## START Dataset extract

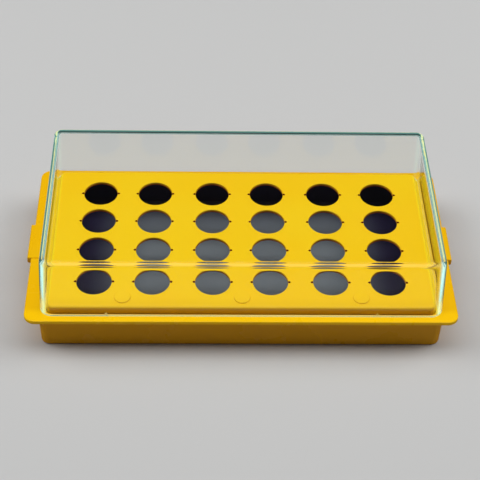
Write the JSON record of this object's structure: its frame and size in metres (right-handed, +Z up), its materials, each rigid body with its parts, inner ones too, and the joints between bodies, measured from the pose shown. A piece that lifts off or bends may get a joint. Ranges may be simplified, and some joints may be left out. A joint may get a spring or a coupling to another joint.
{
  "type": "micro tube rack box",
  "caption": "Shallow flanged yellow bench tray with grip tabs, a dark inner tray, a raised perforated deck for micro tubes, and a clear lift-off lid.",
  "frame": {"origin": "middle of the base tray's flat underside", "axes": "+X along the tray's long side, +Y to its back long side, +Z up out of the deck"},
  "size_m": [0.1358, 0.069, 0.0343],
  "materials": {
    "yellow_plastic": "moulded, semi-gloss",
    "grey_plastic": "matt, fine grained",
    "clear_plastic": "clear, polished"
  },
  "bodies": {
    "base": {"base_tray": "yellow_plastic", "liner_tray": "grey_plastic"},
    "deck": {"tube_deck": "yellow_plastic"},
    "lid": {"lid": "clear_plastic"}
  },
  "joints": [
    {"name": "deck_lift", "type": "slide", "parent": "base", "child": "deck", "axis": [0, 0, 1], "range_m": [0, 0.05]},
    {"name": "lid_lift", "type": "slide", "parent": "deck", "child": "lid", "axis": [0, 0, 1], "range_m": [0, 0.06]}
  ]
}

## END Dataset extract

> _Objective_
Each line above is to be repeated exactly.

> _Task response_
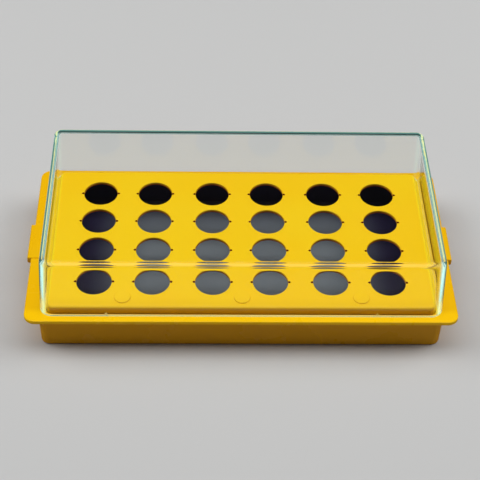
Write the JSON record of this object's structure: its frame and size in metres (right-handed, +Z up), its materials, each rigid body with its parts, inner ones too, and the joints between bodies, measured from the pose shown. A piece that lifts off or bends may get a joint. Ranges may be simplified, and some joints may be left out. A joint may get a spring or a coupling to another joint.
{
  "type": "micro tube rack box",
  "caption": "Shallow flanged yellow bench tray with grip tabs, a dark inner tray, a raised perforated deck for micro tubes, and a clear lift-off lid.",
  "frame": {"origin": "middle of the base tray's flat underside", "axes": "+X along the tray's long side, +Y to its back long side, +Z up out of the deck"},
  "size_m": [0.1358, 0.069, 0.0343],
  "materials": {
    "yellow_plastic": "moulded, semi-gloss",
    "grey_plastic": "matt, fine grained",
    "clear_plastic": "clear, polished"
  },
  "bodies": {
    "base": {"base_tray": "yellow_plastic", "liner_tray": "grey_plastic"},
    "deck": {"tube_deck": "yellow_plastic"},
    "lid": {"lid": "clear_plastic"}
  },
  "joints": [
    {"name": "deck_lift", "type": "slide", "parent": "base", "child": "deck", "axis": [0, 0, 1], "range_m": [0, 0.05]},
    {"name": "lid_lift", "type": "slide", "parent": "deck", "child": "lid", "axis": [0, 0, 1], "range_m": [0, 0.06]}
  ]
}